ブドウを照らすLEDライトの消費電力は少ないため、太陽電池でつくった電力を他のものに活用することもできるのだ。
たとえば、重油やガソリンではなく電気で動くEVトラックや農機具を使う。獣害や盗難を防ぐための電気柵や防犯カメラにも対応できる。
農業技術課普及指導員の渡辺晃樹さんは「これまでの営農型太陽光発電では、柱を立てると畑が狭くなってしまうという課題がありました。雨よけに設置できてスペースをとらない有機薄膜太陽電池は、農業のカーボンフリー化に大きく貢献する技術だと思います」と話す。

将来的に、余った電力を水素製造所に送ってグリーン水素をつくり、その水素でハウスが温まる――。そんな循環も生まれるかもしれない。
しかし、太陽電池も水素加温機も、実証試験の結果を得るまでには最低でも3年はかかる。技術を確立するには何度もトライ&エラーをくり返すしかない。
「困難だからこそ県が率先して取り組まなければ、カーボンフリー農業は前に進みません。最先端技術でリードしたい」(渡辺さん)
カーボンフリーフルーツでブランド化
8月27日、収穫期を迎えた山梨県果樹試験場を、EVトラックに乗った長崎幸太郎知事が訪れた。
世界初となる「有機薄膜太陽電池」を活用して育成したサンシャインレッドが、大きく赤い実をつけている。

テレビや新聞など多くのメディアも集まった。長崎知事は、有機薄膜太陽電池を使って赤く色づいたサンシャインレッドを口にして「とても甘くておいしい」と驚いた。
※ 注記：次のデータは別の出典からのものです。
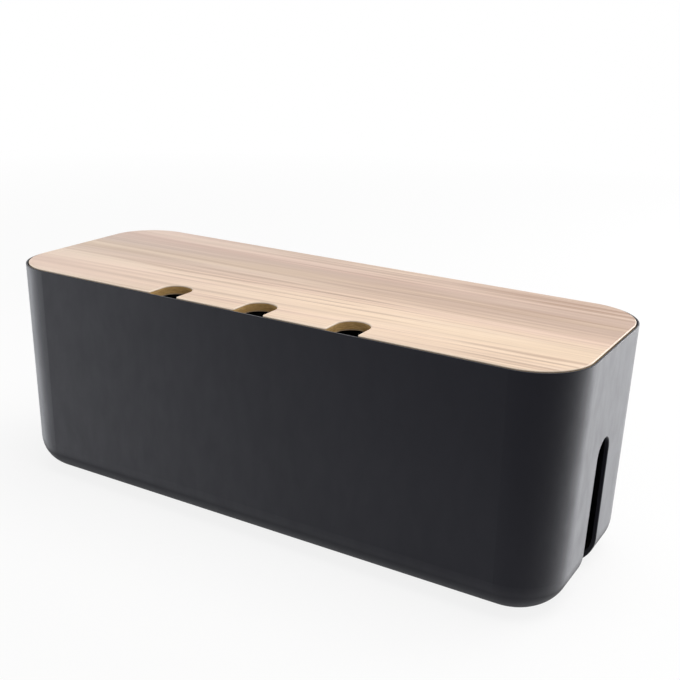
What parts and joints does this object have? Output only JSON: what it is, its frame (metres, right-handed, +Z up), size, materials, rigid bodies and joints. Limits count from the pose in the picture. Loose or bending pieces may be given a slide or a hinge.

さらに、長崎知事は「農地での発電により、エネルギーを取り巻く国際情勢に左右されない農業体系の構築に向けても着実に進んでいる印象を受けました」と述べた。
ただ一方で、有機薄膜太陽電池は値段が高く、一般の農家に取り入れるにはまだハードルが高いという課題もある。
有機薄膜太陽電池の開発に携わる、公立諏訪東京理科大学の渡邊康之教授は「新しい分野なので、まだメーカーの生産体制が定まっていません。これがブドウ以外にも使えるようになれば、有機薄膜太陽電池の大量生産につながって、価格が下がる可能性がある」と話す。
山梨はフルーツ王国。だからこそ、カーボンフリー農業も果樹から始める。付加価値をつけることで、山梨産フルーツのブランド力を高める狙いもある。
山梨県は2020年から農業の脱炭素化を進めている。土壌中の炭素量を年間0.4%増やすことで大気中のCO2の増加を実質ゼロにする「4パーミル・イニシアチブ」に国内の自治体として初めて参加。2021年には果樹の剪定枝を炭にして土壌に埋めるなど、大気中のCO2削減に貢献する生産物を「4パーミル・イニシアチブ農産物」として県が認証する制度も設けている。
将来は、“おいしくて、環境にもやさしい”サンシャインレッドが店頭に並ぶことを目指して――。県はカーボンフリー農業の取り組みを進めていく。